Ocorre que a instituição Presidência da República foi rebaixada por Bolsonaro; a importância do cargo, o glamour, a sua liturgia, o seu caráter pedagógico foram vilipendiados pelas falas misóginas, preconceituosas, autoritárias, homofóbicas e racistas do presidente.
Isso produz nas massas o efeito de “autorização”, já que, uma vez que o chefe maior da nação age dessa maneira, “eu também estou autorizado a agir”. Nesse sentido, didaticamente, ele “ensina”, por meio de suas falas e comportamentos, como fazer, como se comportar e como praticar o ódio e a violência.
Relembro, então, um antigo provérbio chinês que diz: “uma centelha pode incendiar toda a pradaria”, do qual interpreto que mandatários têm o poder de contagiar a população. Eles possuem um caráter didático-pedagógico em suas ações e falas que, para o bem ou para o mal, influencia pessoas; noutras palavras, eles são sempre centelhas.
Assim, na atmosfera social no Brasil de Bolsonaro, que é de ódio puro, não há disposição para o diálogo, pelo contrário, há deliberações para o fomento e a agudização do confronto – a famosa “lenha na fogueira”. O que estou argumentando pode ser comprovado diariamente.
Para concluir, assinalo um dos principais danos causados pelo efeito Bolsonaro: transformar adversários políticos em inimigos. Esse é tão danoso quanto os outros, pois com o adversário deveria haver diálogo, réplicas e tréplicas, ou até mesmo seu convencimento de que determinado ponto de vista é o mais acertado em alguns contextos. Com o inimigo isso não ocorre, afinal, a relação é de eliminação, de abate.

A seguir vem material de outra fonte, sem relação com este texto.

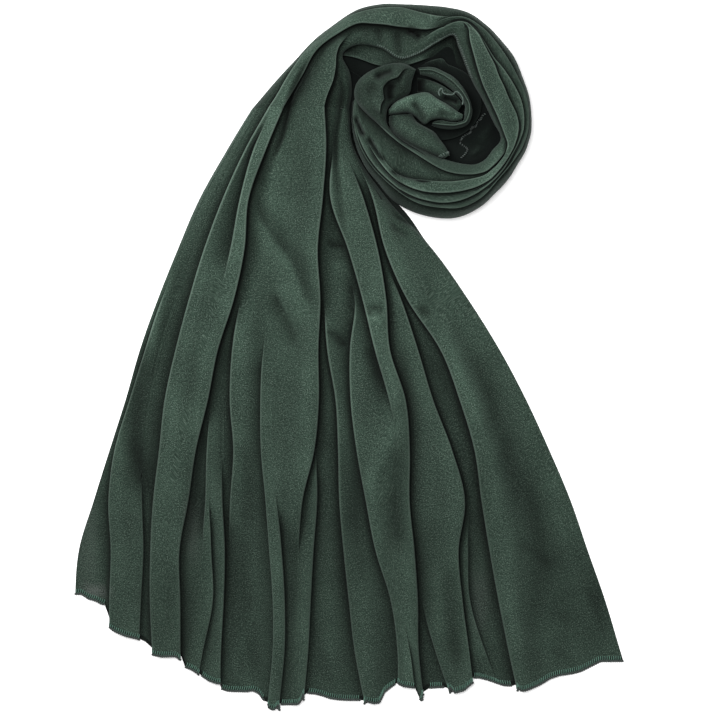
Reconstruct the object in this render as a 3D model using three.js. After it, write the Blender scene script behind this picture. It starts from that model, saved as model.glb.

O ponto positivo dessa história é que a cada dia mais pessoas tomam consciência de que esse efeito é danoso ao país, não condizendo com o “Brasil brasileiro, o mulato inzoneiro” de Ary Barroso. A partir dessa consciência, muitos estão abandonando o bolsonarismo e aderindo à candidatura de quem possui o dom do diálogo, da conciliação, do amor, o único que pode nos livrar desse mar de ódio propagado por Bolsonaro e sua malta.
Nesse sentido, podemos ser otimistas e acreditar que o efeito Bolsonaro irá finalmente passar, ou pelo menos será reduzido, retornando e ficando circunscrito aos lugares lúgubres das “famílias de bem” de onde nunca deveria ter saído.